Meski demikian, proyek ambisius ini menghadapi beberapa kendala, terutama terkait aspek regulasi dan dampak lingkungan. BRIN berencana menerapkan standar keamanan internasional yang biasa digunakan negara-negara maju di bidang antariksa, seperti yang tertuang dalam Rancangan Peraturan Pemerintah tentang Penyelenggaraan Bandar Antariksa yang sedang menunggu persetujuan presiden.

Untuk menyelesaikan persoalan tanah adat di Biak, BRIN akan bekerja sama dengan Kementerian Dalam Negeri dan pemerintah daerah sesuai dengan Undang-Undang Otonomi Khusus Papua guna memastikan hak masyarakat adat tetap terlindungi.

Dukungan terhadap proyek ini juga datang dari Wayan Toni Supriyanto, Dirjen Infrastruktur Digital Kemenkominfo. Ia menekankan pentingnya regulasi yang mendukung efisiensi biaya. “Keunggulan lokasi di khatulistiwa harus dimanfaatkan secara optimal dengan regulasi yang tepat agar biaya peluncuran tetap kompetitif,” ujarnya.

Arnanto Nur Prabowo, Staf Khusus Menkominfo, menyatakan bahwa target operasional pelabuhan antariksa di Biak adalah tahun 2027 atau 2028. Proyek ini tidak hanya untuk kepentingan domestik tetapi juga melayani peluncuran satelit internasional, terutama untuk orbit rendah bumi (LEO). “Efisiensi peluncuran dari khatulistiwa memberikan keunggulan kompetitif yang signifikan,” tambahnya.

Di sektor swasta, Adi Rahman Aidwoso selaku CEO PT PSN menyatakan kesiapannya berinvestasi senilai USD 50 juta untuk proyek ini. Ia menghitung potensi penghematan mencapai USD 3,6 juta per peluncuran berkat efisiensi lokasi khatulistiwa. “Dari Biak, kita bisa meluncurkan muatan lebih berat dibandingkan dari lokasi lain dengan mesin yang sama,” paparnya.

Rudiantara, mantan Menkominfo dan Ketua Dewan Pembina ARIKSA, mengingatkan nilai historis Morotai yang pernah menjadi basis strategis Sekutu pada masa Perang Dunia II. “Kini kita bisa memanfaatkan lokasi strategis ini untuk pengembangan teknologi antariksa,” ujarnya.

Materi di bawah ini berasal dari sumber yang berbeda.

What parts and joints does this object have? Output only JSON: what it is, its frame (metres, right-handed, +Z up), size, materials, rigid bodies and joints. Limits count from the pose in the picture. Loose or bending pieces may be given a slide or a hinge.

Dengan proyeksi ekonomi antariksa global yang diperkirakan mencapai USD 1,8-2,3 triliun pada 2035 oleh World Economic Forum, proyek pelabuhan antariksa ini menjadi peluang besar bagi Indonesia untuk menjadi pemain utama di industri luar angkasa global. Kolaborasi antara pemerintah, swasta, dan masyarakat lokal akan menjadi kunci keberhasilan proyek yang tidak hanya bernilai strategis tetapi juga menjadi kebanggaan nasional ini.

Pembangunan bandar antariksa merupakan langkah transformatif yang menandai kemandirian teknologi Indonesia. Dengan posisi geografis yang unik dan potensi ekonomi luar biasa, kesuksesan proyek ini akan membuka berbagai peluang baru dan menempatkan Indonesia sebagai pusat inovasi antariksa di kawasan. Momentum ini harus dimanfaatkan dengan sinergi semua pihak untuk mewujudkan visi besar tersebut.